Trans: During the next few weeks we will be looking at the book of Galatians.

  1. We will not look at every paragraph – but I have chosen those passages that are listed as part of the Lectionary for the next few weeks.

  2. The lectionary has its roots in the very earliest start of the church. The early church leaders wanted to insure that believers (who did not have personal copies of the Bible to read) were exposed to all of scripture.

  3. With the invention of the printing press and the publication of Bible translations that others could read, denominations and local churches chose other patterns to get their people through the scripture.

  4. During the next few weeks we will be reading through the lectionary readings as they take us through the book of Galatians.

T.S. The first reading takes us through Paul's model testimony.

  1. The past is always there. Galatians 1:13 - “For you have heard of my previous life in Judaism...

    1. As Paul writes to the Galatian church, it has been five years since that moment that Christ met him on the road to Damascus.

    2. One would think that with that amount of time, Paul would put his past behind him. One would think that those around him could forget his past.

    3. But it was not going to happen – at least not very fast. But Paul does not want to hide his past. As he discusses what Christ has done, it only makes sense if we know about his past:

      1. Paul persecuted the church – that's only quite true, he tried to destroy the church.

(Appl.) It is amazing, now 2000 years later, we still live in a world that wants to stand in opposition to the church. Whether it is in our schools or on the job or in our communities, there are those that would stop the church from reaching out and offering God's grace to a broken world. And like Paul, there are those in the church who spent time fighting the church before coming to Christ.

      1. Paul was also monitoring his growth in Judaism. More than one writer has stated that Paul was the greatest thinker of his time and perhaps of all time. For the first part of his life, Paul had taken his great mind and applied it to his faith in Judaism. He was mentally ahead of the Jewish leaders of his time and he was proud of it. Now, five years later, Paul is on the verge of using that same brain to tell the world about Christianity.

(Appl.) God took Paul's natural talent and used it for His purposes. God does the same for us – the talents that you have are just as valuable to the church as they are to the world. You know what you are good at, you know where your skills are strong. God is able to use those same skills in the church.

(Ill.) On Thursday night Sandra and I downloaded a movie from the internet. I had heard of “Fight The Giants” before, but had never seen it. It is the story of a high school football team that has had six loosing seasons. At one point the coach asks a student to do the impossible task of crawling the entire length of a football field with another 170 pound player on his back.. At any time the player could have stopped, all the coach wanted was everything the player had and when he had no more, he could stop. That is all God asks.
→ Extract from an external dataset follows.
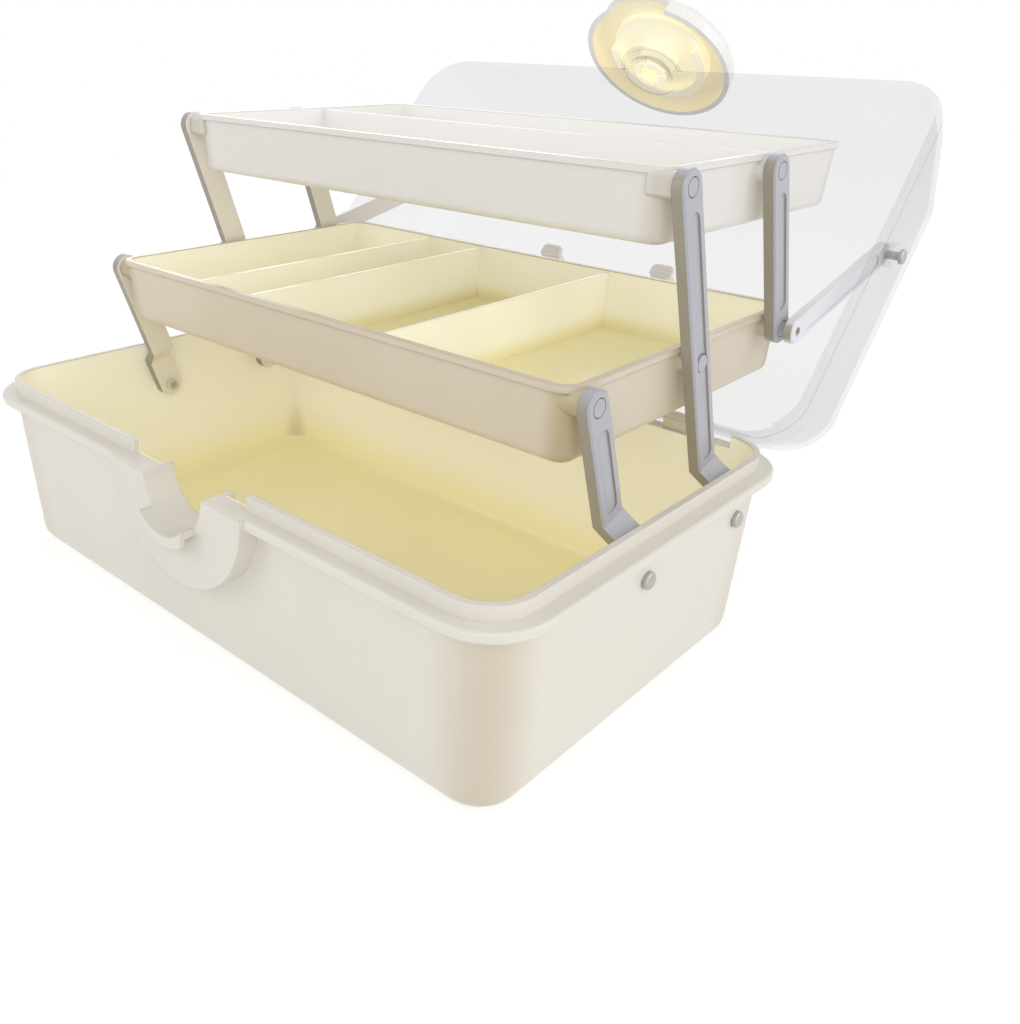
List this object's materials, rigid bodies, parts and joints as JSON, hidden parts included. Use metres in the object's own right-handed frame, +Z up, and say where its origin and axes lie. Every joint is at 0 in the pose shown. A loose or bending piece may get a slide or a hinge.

Everything, all we have. God can use it. Paul took what he had and let God use it. We must let God use our talents as well.

      1. Paul not only persecuted the church and was ahead a great many other Jewish scholars, he committed himself to following the traditions of his faith. Traditions are not a bad thing, except when they get in the way of our serving God. Enjoy the traditions of the church – only do not let them define your faith. Your faith must be defined in scripture – and then let tradition inform your faith.

    1. Paul begins his testimony by discussing his past

  1. Conversion is a starting point.

    1. Most people, when they tell their testimony, begin with their life before God became an important part of it.

    2. They spend a few minutes discussing how they came to the point of understanding their faith.

    3. And this is what Paul does. He spends very little time talking about his conversion, but he does make one very important point: Everything that has happened to him was not the result of anything a man had done – it was God at work. The importance of this is seen in that he says it three times -

      1. I want you to know, brothers, that the gospel I preached is not something that man made up. I did not receive it from any man, nor was I taught it; rather, I received it by revelation from Jesus Christ.

      2. But when God, who set me apart from birth[1] and called me by his grace,

      3. I did not consult any man, nor did I go up to Jerusalem to see those who were apostles before I was, but I went immediately into Arabia

    4. Spiritual growth does not occur because of something we do, spiritual growth does not occur because of what church we attend, church growth does not occur because of what we do, but because of God does. Oh, we need to be involved (Paul left Damascus, went to Arabia), but unless God is involved, none of the other stuff makes a difference.

(Ill.) I try to take care of my car. When a problem arises, I take it to my mechanic. I get the oil changed regularly, I wash the car. But you know what, regardless of what I do, regardless of how much time I spend caring for my car, if I keep gas out of the tank, it will eventually stop running. It can look shiny on the outside, but without gas, it will go nowhere.

    1. Paul recognized that God was intimately involved in what had happened to him. Without God, everything he went through would be worth nothing.

  1. And change comes along slowly.

    1. A testimony most often will start with a statement about our life before faith, then a brief statement of how we came to faith. It will then end with some details of God has done since coming to faith.

    2. Paul tells us that he went from Damascus to Arabia back to Damascus and finally to Jerusalem. He had been a believer for three years before he met any of the disciples – and then only Peter and James.

    3. Even as Paul writes, the majority of the church does not know him other than as the one who persecuted the church. They have also heard rumors that something has happened – the one they feared is now preaching the gospel.

(Ill.) In fact, in verse 11 Paul makes a statement that clarifies his present role: the gospel I preached is not something that man made up. Do you hear those two words “gospel” and “preached.” In Greek they are almost the same word. An easy way to remember the connection between these two words is to paraphrase Paul's comment as “the gospel I gospelized the gospel “. Paul was called to preach the good news – and he had to do it because it not a human call, but a God's call upon his life.

    1. Paul's impact on the church was yet to occur – but God has prepared him for the work ahead.

Conclusion: Let me conclude by asking you this

  1. What would your testimony be like?
  2. How would you describe your life before Christ?
  3. How would you describe your conversion?
  4. How would you describe the impact that Christ has had on your life?